Food banks and volunteers have put into practice the universalist principle that once underpinned the welfare state

When Slung Low theatre in Leeds closed during the first lockdown in March last year, its five core staff decided to stay put. The publicly funded theatre had cash and a van, so the staff leafleted the theatre’s neighbourhood in Holbeck, an impoverished area in south Leeds, offering to help with everyday tasks that had suddenly become impossible for many people. Requests piled in for grocery shopping, dog-walking and prescription pick-ups. As workplaces closed, people started asking for food support. Before long, the local council approached Slung Low, which normally stages large-scale theatre shows in castles and town centres, to organise a food bank for a ward of 7,500 residents. So it did, supplying around 15,000 deliveries over 15 months: thousands of eggs, cereal boxes, tins of beans and pints of milk.

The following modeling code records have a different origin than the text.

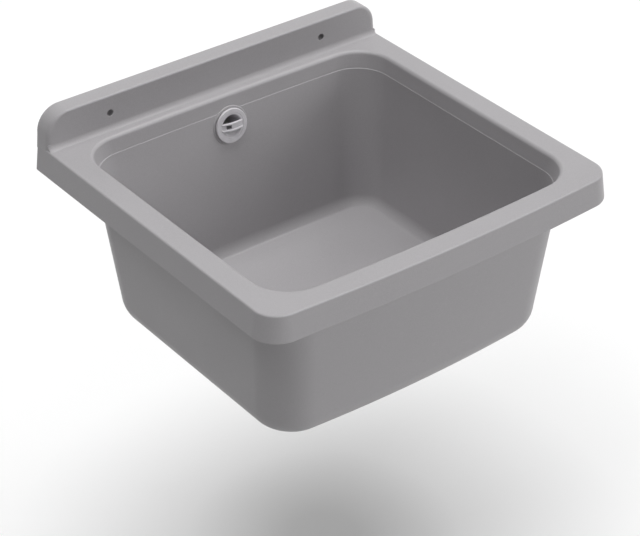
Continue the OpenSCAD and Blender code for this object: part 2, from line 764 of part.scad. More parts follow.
// Pressed steel strainer: a flat rim, a conical cup and a ring of holes in its foot
cup_slope = (cup_mouth_d - cup_foot_d) / 2 / cup_depth;
hole_circle_r = (cup_foot_d / 2 + screw_d) / 2;
module strainer() {
    color(steel) at_deck() at_drain(floor_drop) difference() {
        rotate_extrude() polygon([
            [screw_d / 2 + screw_clearance, -cup_depth], [cup_foot_d / 2, -cup_depth],
            [cup_mouth_d / 2, 0], [strainer_d / 2, 0], [strainer_d / 2, -strainer_sheet],
            [cup_mouth_d / 2 + strainer_sheet, -strainer_sheet],
            [cup_foot_d / 2 + strainer_sheet, -cup_depth - strainer_sheet],
            [screw_d / 2 + screw_clearance, -cup_depth - strainer_sheet]]);
        for (i = [0:strainer_holes - 1])
            rotate([0, 0, 360 * (i + 0.5) / strainer_holes])
                translate([hole_circle_r, 0, -cup_depth - strainer_sheet - over])
                    cylinder(d = strainer_hole_d, h = strainer_sheet + 2 * over);
    }
}

// Screw through the strainer's foot, and the nut that it draws up in the body's boss
head_h = 2.5;
head_r = 5.4;
slot_w = 1.4;
slot_depth = 1.3;
screw_tail = 2;
screw_len = strainer_sheet + boss_gap + boss_h + screw_tail;
module strainer_screw() {
    color(steel) at_deck() at_drain(floor_drop + cup_depth) {
        difference() {
            cylinder(r1 = head_r, r2 = head_r - slot_w / 2, h = head_h);
            translate([-head_r - over, -slot_w / 2, head_h - slot_depth])
                cube([2 * head_r + 2 * over, slot_w, slot_depth + over]);
        }
        translate([0, 0, -screw_len]) cylinder(d = screw_d, h = screw_len);
    }
}

module brass_nut() {
    color(brass) at_deck() at_drain(boss_top_drop + boss_h) difference() {
        cylinder(r = hex_r, h = nut_h, $fn = 6);
        translate([0, 0, -over]) cylinder(r = screw_d / 2 + fit, h = nut_h + 2 * over);
    }
}

// Rubber plug, hollow below to clear the screw head
plug_foot_gap = 1.8;
plug_rim_h = 0.6;
crown_flat_r = 12;
plug_rim_r = cup_mouth_d / 2 - plug_clearance;
plug_foot_z = plug_foot_gap - cup_depth;
plug_foot_r = plug_rim_r + cup_slope * plug_foot_z;
head_room = 3.5;
plug_hollow_r = head_r + head_room;
plug_hollow_h = 5;
plug_hollow_z = plug_foot_z + plug_hollow_h;
eye_stem_r = 2;
plug_web = 2.5;
eye_stem_z = plug_hollow_z + plug_web;
function crown_at(r) =
    blend(plug_crown_h, plug_rim_h, max(0, (r - crown_flat_r) / (plug_rim_r - crown_flat_r)));

module waste_plug() {
    color(rubber_black) at_deck() at_drain(floor_drop) rotate_extrude() polygon([
        [0, plug_hollow_z], [plug_hollow_r, plug_hollow_z], [plug_hollow_r, plug_foot_z],
        [plug_foot_r, plug_foot_z], [plug_rim_r, 0], [plug_rim_r, plug_rim_h],
        [crown_flat_r, plug_crown_h], [eye_stem_r + fit, plug_crown_h],
        [eye_stem_r + fit, eye_stem_z], [0, eye_stem_z]]);
}

// Wire eye with a stem in the plug, and the loose pull ring that hangs in it
eye_disc_r = 5;
eye_disc_t = 0.8;
eye_z = plug_crown_h + eye_disc_t + eye_r;
module plug_eye() {
    color(steel) at_deck() at_drain(floor_drop) {
        translate([0, 0, eye_z]) rotate([90, 0, 0])
            rotate_extrude() translate([eye_r, 0]) circle(eye_wire_r);
        translate([0, 0, plug_crown_h]) cylinder(r = eye_disc_r, h = eye_disc_t);
        translate([0, 0, eye_stem_z + fit])
            cylinder(r = eye_stem_r, h = plug_crown_h + eye_disc_t / 2 - eye_stem_z - fit);
    }
}

// The ring lies over to the right, its far side just above the plug's crown
ring_rest_gap = 0.3;
ring_tilt = asin((eye_z - crown_at(2 * ring_r) - ring_wire_r - ring_rest_gap) / (2 * ring_r));
module pull_ring() {
    color(steel) at_deck() at_drain(floor_drop - eye_z) rotate([0, ring_tilt, 0])
        translate([ring_r, 0, 0]) rotate_extrude() translate([ring_r, 0]) circle(ring_wire_r);
}

basin();
overflow_rosette();
overflow_gasket();
overflow_elbow();
elbow_pipe_seal();
elbow_pipe_nut();
overflow_pipe();
branch_pipe_seal();
branch_pipe_nut();
waste_body();
waste_gasket();
strainer_gasket();
strainer();
strainer_screw();
brass_nut();
waste_plug();
plug_eye();
pull_ring();
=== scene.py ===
import math

import bmesh
import bpy
from mathutils import Matrix, Vector


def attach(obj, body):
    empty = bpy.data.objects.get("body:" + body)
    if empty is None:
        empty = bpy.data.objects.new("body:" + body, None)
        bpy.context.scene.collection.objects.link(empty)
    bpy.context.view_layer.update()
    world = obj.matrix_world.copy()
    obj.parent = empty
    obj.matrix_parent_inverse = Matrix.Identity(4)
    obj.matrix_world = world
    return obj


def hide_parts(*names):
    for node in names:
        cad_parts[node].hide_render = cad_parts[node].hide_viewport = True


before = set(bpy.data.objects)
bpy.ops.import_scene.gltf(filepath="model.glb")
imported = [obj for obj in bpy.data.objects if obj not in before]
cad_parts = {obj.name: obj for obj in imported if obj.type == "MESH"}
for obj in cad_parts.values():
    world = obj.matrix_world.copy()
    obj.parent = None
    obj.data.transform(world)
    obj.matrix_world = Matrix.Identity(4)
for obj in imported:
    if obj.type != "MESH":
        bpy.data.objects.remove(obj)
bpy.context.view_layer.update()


# View
# The sink is seen from the left and above, as someone of middle height sees it from two or three
# paces away. The camera stands far off with a long lens, so the edges stay nearly parallel.
view_target = Vector((-0.04664, -0.30987, -0.14515))
view_distance = 2.77697
view_azimuth = math.radians(-37.721)
view_elevation = math.radians(33.867)
view_roll = math.radians(0.122)

towards_camera = Vector((math.sin(view_azimuth) * math.cos(view_elevation),
                         -math.cos(view_azimuth) * math.cos(view_elevation),
                         math.sin(view_elevation)))
level_right = Vector((math.cos(view_azimuth), math.sin(view_azimuth), 0.0))
level_up = towards_camera.cross(level_right)
camera_right = level_right * math.cos(view_roll) + level_up * math.sin(view_roll)
camera_up = towards_camera.cross(camera_right)

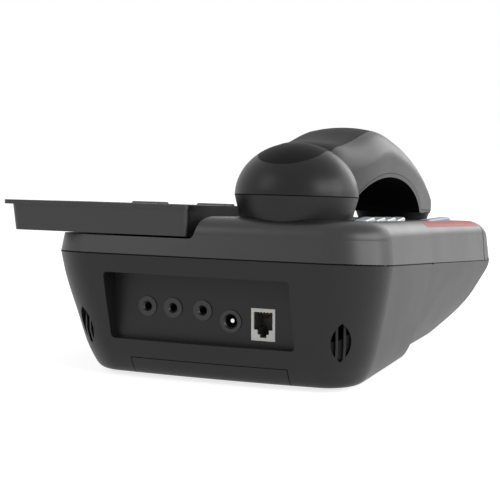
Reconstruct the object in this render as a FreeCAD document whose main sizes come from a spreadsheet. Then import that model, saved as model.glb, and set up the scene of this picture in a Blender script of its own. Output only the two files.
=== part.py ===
import FreeCAD, Part
import Sketcher
import math
import os

from FreeCAD import Placement, Rotation, Vector

# An amplified corded desk telephone: a base with a tilting display, its keys and jacks,
# and the handset that rests in the two wells of its deck.
# X runs across the phone, Y towards its rear wall and Z up from the table.
# The lower shell is modelled in that frame. The upper shell, the keys, the display and
# the handset are modelled in the deck frame, which starts at the parting line of the
# rear wall and leans with the deck, and each finished piece is then placed by it.

document = FreeCAD.newDocument("amplified_corded_phone")
sheet = document.addObject("Spreadsheet::Sheet", "sizes")


class Size:
    """A number that keeps the spreadsheet expression it came from."""

    def __init__(self, text, value):
        self.text = text
        self.value = float(value)

    def join(self, mark, other, value):
        return Size("(%s %s %s)" % (self.text, mark, other.text), value)

    def __add__(self, other):
        other = to_size(other)
        return self.join("+", other, self.value + other.value)

    def __sub__(self, other):
        other = to_size(other)
        return self.join("-", other, self.value - other.value)

    def __mul__(self, other):
        other = to_size(other)
        return self.join("*", other, self.value * other.value)

    def __truediv__(self, other):
        other = to_size(other)
        return self.join("/", other, self.value / other.value)

    def __radd__(self, other):
        return to_size(other) + self

    def __rsub__(self, other):
        return to_size(other) - self

    def __rmul__(self, other):
        return to_size(other) * self

    def __neg__(self):
        return Size("(-%s)" % self.text, -self.value)


def to_size(number):
    if isinstance(number, Size):
        return number
    return Size(repr(float(number)), number)


def root(size):
    return Size("sqrt(%s)" % size.text, math.sqrt(size.value))


def tangent(angle):
    return Size("tan(%s)" % angle.text, math.tan(math.radians(angle.value)))


def sine(angle):
    return Size("sin(%s)" % angle.text, math.sin(math.radians(angle.value)))


def cosine(angle):
    return Size("cos(%s)" % angle.text, math.cos(math.radians(angle.value)))


rows_used = []


def cell(name, value):
    """Write one named size into the sheet."""
    rows_used.append(name)
    row = len(rows_used)
    sheet.set("A%d" % row, name)
    sheet.set("B%d" % row, repr(float(value)))
    sheet.setAlias("B%d" % row, name)
    return Size("sizes." + name, value)


# Shells: outline, tilt and walls.
half_width = cell("half_width", 88.5)
shell_length = cell("shell_length", 262.0)
part_height = cell("part_height", 65.0)
part_tilt = cell("part_tilt", 5.5)
deck_tilt = cell("deck_tilt", 4.5)
deck_rise = cell("deck_rise", 20.0)
wall = cell("wall", 2.4)
rear_bow = cell("rear_bow", 900.0)
front_bow = cell("front_bow", 500.0)
rear_corner = cell("rear_corner", 28.0)
front_corner = cell("front_corner", 20.0)
foot_height = cell("foot_height", 2.0)
block_length = cell("block_length", 104.0)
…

Slung Low’s food bank was, like its theatre performances, a large-scale production. But it was by no means the only initiative of its kind to emerge during the pandemic. Over the past 18 months, 4,000 mutual aid groups formed across the country, staffed by millions of volunteers, who patched together safety nets for those in need. Whether delivering food, helping elderly people or supporting those with deteriorating mental health, many mutual aiders fast realised that help is a two-way street. For some, it provided an immediate way to practise political values. Other volunteers I spoke with said it offered them meaning and purpose in a way that actual, paid work did not.